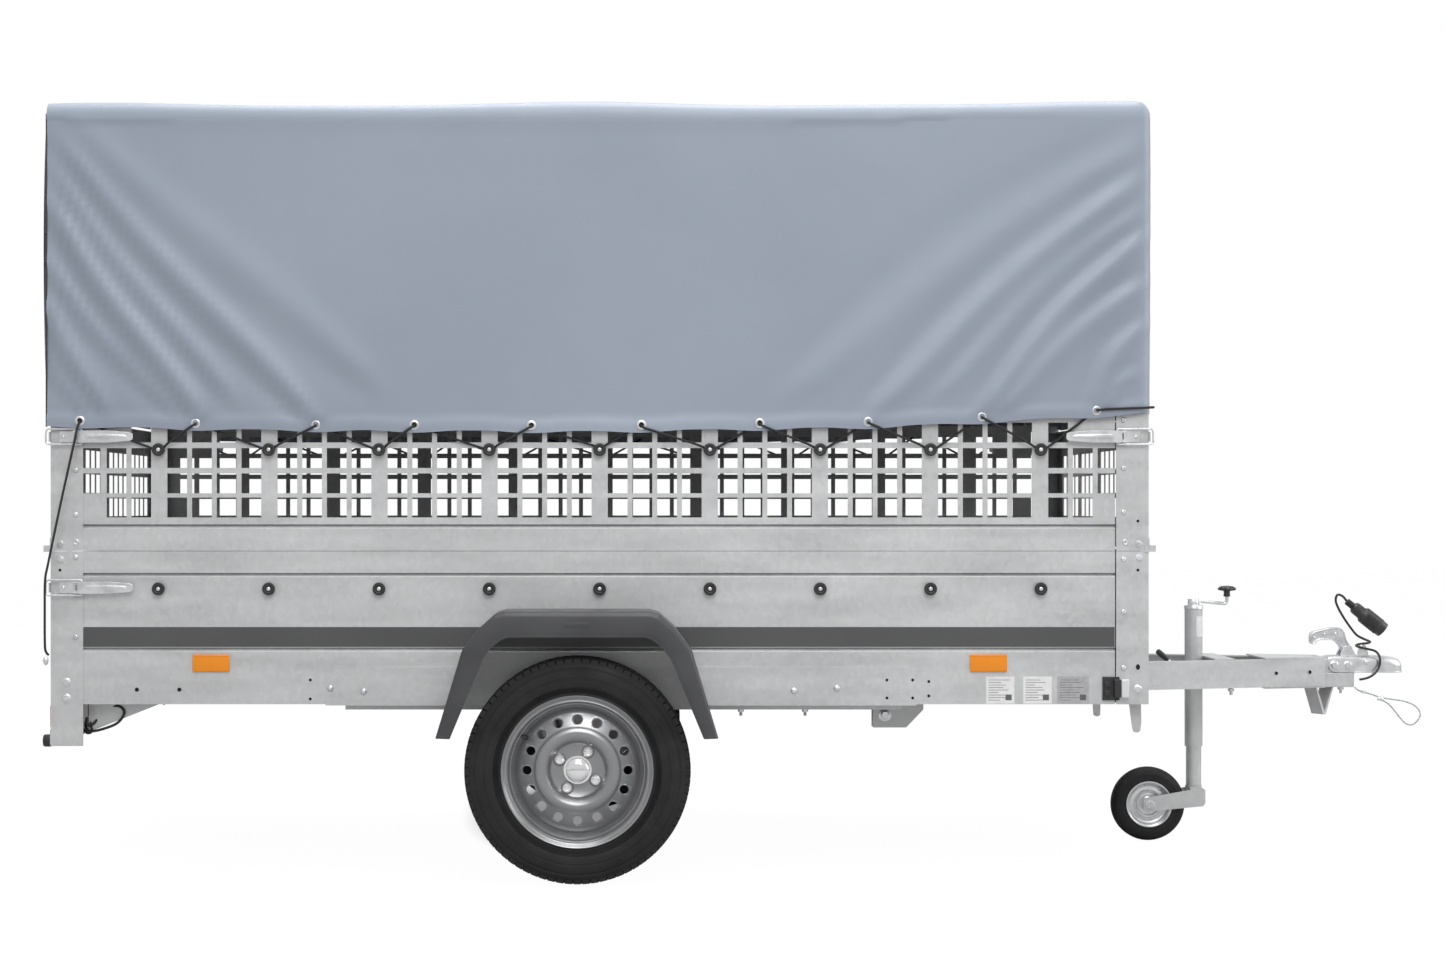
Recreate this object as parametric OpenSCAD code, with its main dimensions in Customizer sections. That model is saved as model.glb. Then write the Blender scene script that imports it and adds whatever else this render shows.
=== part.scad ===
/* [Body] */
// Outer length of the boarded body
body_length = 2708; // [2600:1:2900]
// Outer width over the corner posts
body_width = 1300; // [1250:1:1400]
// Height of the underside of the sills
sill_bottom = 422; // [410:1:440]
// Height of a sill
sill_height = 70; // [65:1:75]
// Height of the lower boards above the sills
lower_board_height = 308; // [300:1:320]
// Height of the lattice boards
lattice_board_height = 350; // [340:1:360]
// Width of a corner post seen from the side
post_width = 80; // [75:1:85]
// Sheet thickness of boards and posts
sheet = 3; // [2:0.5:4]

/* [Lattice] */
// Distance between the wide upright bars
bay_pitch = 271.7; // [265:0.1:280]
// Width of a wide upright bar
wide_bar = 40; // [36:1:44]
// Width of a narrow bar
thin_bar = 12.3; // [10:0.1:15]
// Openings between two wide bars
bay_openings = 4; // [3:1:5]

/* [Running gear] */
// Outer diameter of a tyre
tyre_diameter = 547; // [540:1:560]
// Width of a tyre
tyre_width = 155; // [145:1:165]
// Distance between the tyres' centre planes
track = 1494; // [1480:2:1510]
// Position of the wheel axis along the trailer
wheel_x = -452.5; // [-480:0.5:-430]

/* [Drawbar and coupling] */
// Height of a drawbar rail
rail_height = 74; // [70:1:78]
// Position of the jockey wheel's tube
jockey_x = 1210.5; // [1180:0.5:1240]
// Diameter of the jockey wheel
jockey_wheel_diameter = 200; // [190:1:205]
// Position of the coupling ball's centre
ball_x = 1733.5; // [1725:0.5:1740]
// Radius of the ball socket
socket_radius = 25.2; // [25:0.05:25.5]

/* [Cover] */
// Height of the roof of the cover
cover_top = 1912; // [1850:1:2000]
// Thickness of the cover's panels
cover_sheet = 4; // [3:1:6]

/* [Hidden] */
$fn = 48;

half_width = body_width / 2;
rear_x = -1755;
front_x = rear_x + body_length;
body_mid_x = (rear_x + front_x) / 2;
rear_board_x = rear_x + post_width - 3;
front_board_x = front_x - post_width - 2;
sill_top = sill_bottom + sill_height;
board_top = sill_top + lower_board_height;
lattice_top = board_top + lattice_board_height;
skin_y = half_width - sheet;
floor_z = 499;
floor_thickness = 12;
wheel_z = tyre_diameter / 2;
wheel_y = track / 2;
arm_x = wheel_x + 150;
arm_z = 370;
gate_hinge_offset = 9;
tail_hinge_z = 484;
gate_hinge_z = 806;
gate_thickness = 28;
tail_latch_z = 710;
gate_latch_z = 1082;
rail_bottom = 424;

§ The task
Using the data above, return each line exactly as written.

§ Output for this task
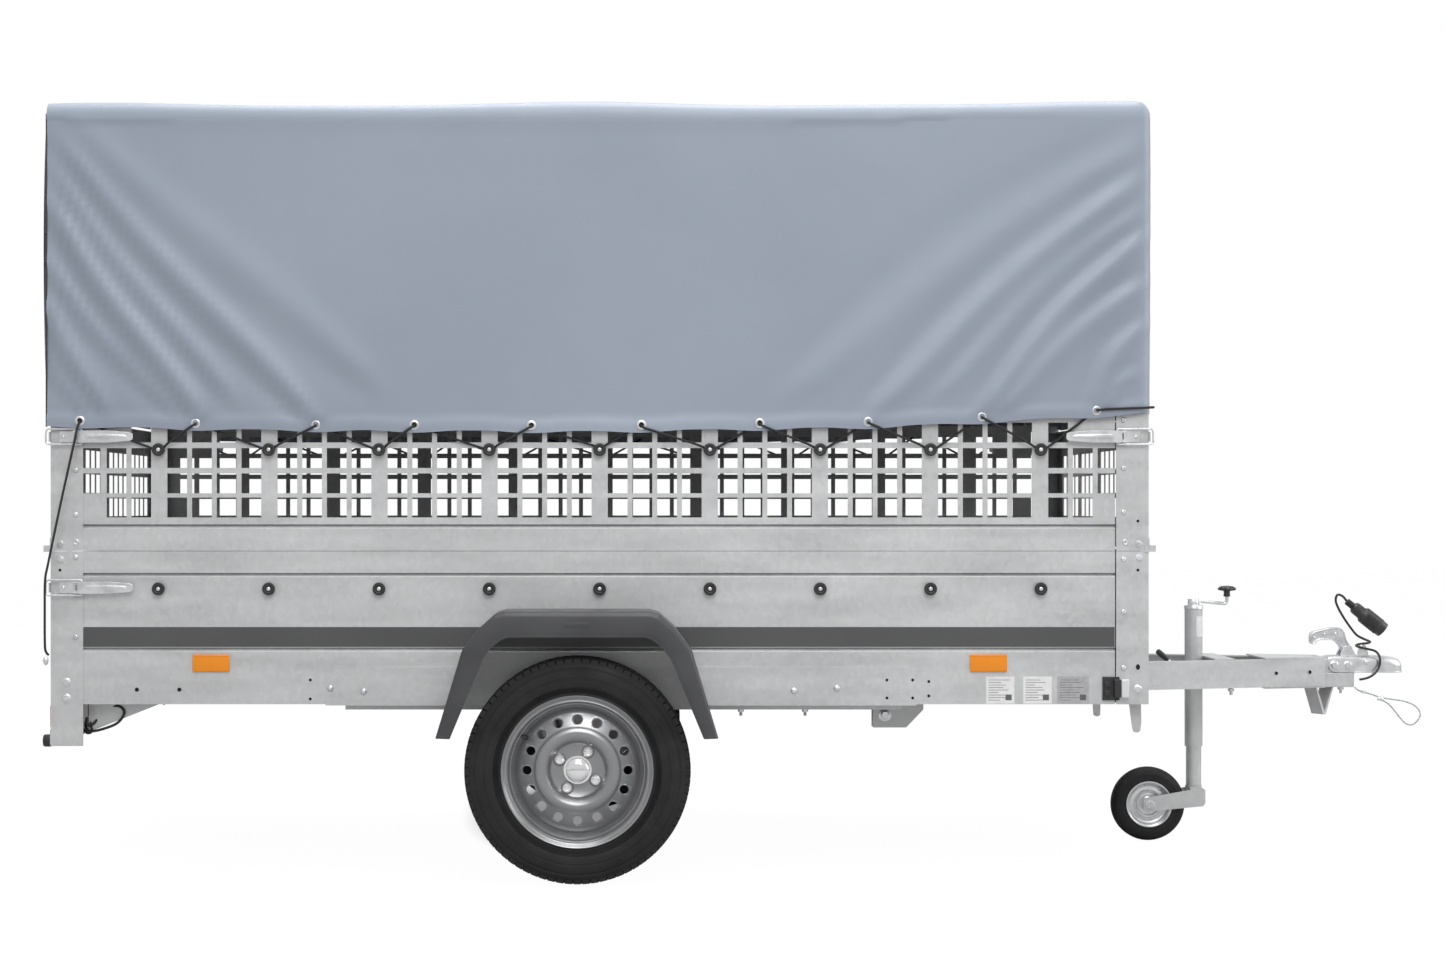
Recreate this object as parametric OpenSCAD code, with its main dimensions in Customizer sections. That model is saved as model.glb. Then write the Blender scene script that imports it and adds whatever else this render shows.
=== part.scad ===
/* [Body] */
// Outer length of the boarded body
body_length = 2708; // [2600:1:2900]
// Outer width over the corner posts
body_width = 1300; // [1250:1:1400]
// Height of the underside of the sills
sill_bottom = 422; // [410:1:440]
// Height of a sill
sill_height = 70; // [65:1:75]
// Height of the lower boards above the sills
lower_board_height = 308; // [300:1:320]
// Height of the lattice boards
lattice_board_height = 350; // [340:1:360]
// Width of a corner post seen from the side
post_width = 80; // [75:1:85]
// Sheet thickness of boards and posts
sheet = 3; // [2:0.5:4]

/* [Lattice] */
// Distance between the wide upright bars
bay_pitch = 271.7; // [265:0.1:280]
// Width of a wide upright bar
wide_bar = 40; // [36:1:44]
// Width of a narrow bar
thin_bar = 12.3; // [10:0.1:15]
// Openings between two wide bars
bay_openings = 4; // [3:1:5]

/* [Running gear] */
// Outer diameter of a tyre
tyre_diameter = 547; // [540:1:560]
// Width of a tyre
tyre_width = 155; // [145:1:165]
// Distance between the tyres' centre planes
track = 1494; // [1480:2:1510]
// Position of the wheel axis along the trailer
wheel_x = -452.5; // [-480:0.5:-430]

/* [Drawbar and coupling] */
// Height of a drawbar rail
rail_height = 74; // [70:1:78]
// Position of the jockey wheel's tube
jockey_x = 1210.5; // [1180:0.5:1240]
// Diameter of the jockey wheel
jockey_wheel_diameter = 200; // [190:1:205]
// Position of the coupling ball's centre
ball_x = 1733.5; // [1725:0.5:1740]
// Radius of the ball socket
socket_radius = 25.2; // [25:0.05:25.5]

/* [Cover] */
// Height of the roof of the cover
cover_top = 1912; // [1850:1:2000]
// Thickness of the cover's panels
cover_sheet = 4; // [3:1:6]

/* [Hidden] */
$fn = 48;

half_width = body_width / 2;
rear_x = -1755;
front_x = rear_x + body_length;
body_mid_x = (rear_x + front_x) / 2;
rear_board_x = rear_x + post_width - 3;
front_board_x = front_x - post_width - 2;
sill_top = sill_bottom + sill_height;
board_top = sill_top + lower_board_height;
lattice_top = board_top + lattice_board_height;
skin_y = half_width - sheet;
floor_z = 499;
floor_thickness = 12;
wheel_z = tyre_diameter / 2;
wheel_y = track / 2;
arm_x = wheel_x + 150;
arm_z = 370;
gate_hinge_offset = 9;
tail_hinge_z = 484;
gate_hinge_z = 806;
gate_thickness = 28;
tail_latch_z = 710;
gate_latch_z = 1082;
rail_bottom = 424;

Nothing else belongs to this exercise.